begin Data to use
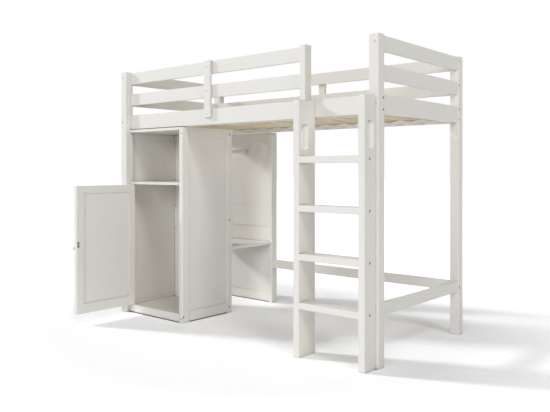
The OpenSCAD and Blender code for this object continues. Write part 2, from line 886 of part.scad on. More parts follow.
end Data to use
begin Data to use
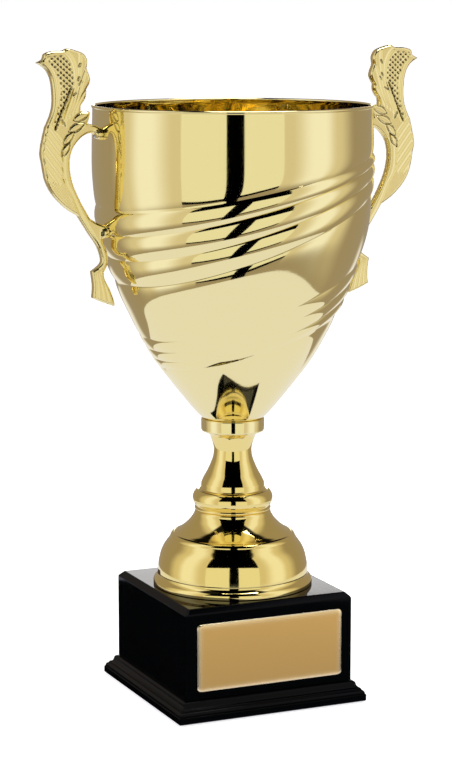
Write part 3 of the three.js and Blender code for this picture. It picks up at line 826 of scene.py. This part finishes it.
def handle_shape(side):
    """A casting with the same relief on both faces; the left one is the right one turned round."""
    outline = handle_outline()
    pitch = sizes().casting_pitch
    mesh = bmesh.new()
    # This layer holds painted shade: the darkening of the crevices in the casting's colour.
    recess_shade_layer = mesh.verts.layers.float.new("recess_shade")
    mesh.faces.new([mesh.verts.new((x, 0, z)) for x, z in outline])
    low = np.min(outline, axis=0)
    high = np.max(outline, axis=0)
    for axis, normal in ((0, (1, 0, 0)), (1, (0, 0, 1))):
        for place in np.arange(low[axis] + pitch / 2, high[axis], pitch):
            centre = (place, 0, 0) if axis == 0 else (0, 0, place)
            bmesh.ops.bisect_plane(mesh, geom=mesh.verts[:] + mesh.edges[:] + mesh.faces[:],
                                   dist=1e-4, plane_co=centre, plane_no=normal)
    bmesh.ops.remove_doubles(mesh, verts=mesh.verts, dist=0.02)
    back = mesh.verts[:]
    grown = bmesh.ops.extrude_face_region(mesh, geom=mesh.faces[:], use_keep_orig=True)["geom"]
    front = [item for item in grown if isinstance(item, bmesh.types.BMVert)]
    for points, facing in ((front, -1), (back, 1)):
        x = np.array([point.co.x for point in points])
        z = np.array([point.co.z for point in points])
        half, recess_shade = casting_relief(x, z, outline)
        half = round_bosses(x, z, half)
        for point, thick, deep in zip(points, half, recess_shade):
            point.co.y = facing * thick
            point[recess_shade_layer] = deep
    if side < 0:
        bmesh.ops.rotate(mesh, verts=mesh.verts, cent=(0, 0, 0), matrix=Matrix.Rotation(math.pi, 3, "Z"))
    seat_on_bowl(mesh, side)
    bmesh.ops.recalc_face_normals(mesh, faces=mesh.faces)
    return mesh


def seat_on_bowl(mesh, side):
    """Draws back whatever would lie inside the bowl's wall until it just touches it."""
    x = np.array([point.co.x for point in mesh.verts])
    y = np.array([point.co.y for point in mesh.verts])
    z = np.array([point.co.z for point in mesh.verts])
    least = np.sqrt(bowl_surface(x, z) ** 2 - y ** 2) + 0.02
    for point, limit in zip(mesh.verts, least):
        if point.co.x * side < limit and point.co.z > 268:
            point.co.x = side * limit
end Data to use
Exercise task:
Scan the entries above for the word "part" and collect each line holding it.

The output:
The OpenSCAD and Blender code for this object continues. Write part 2, from line 886 of part.scad on. More parts follow.
Write part 3 of the three.js and Blender code for this picture. It picks up at line 826 of scene.py. This part finishes it.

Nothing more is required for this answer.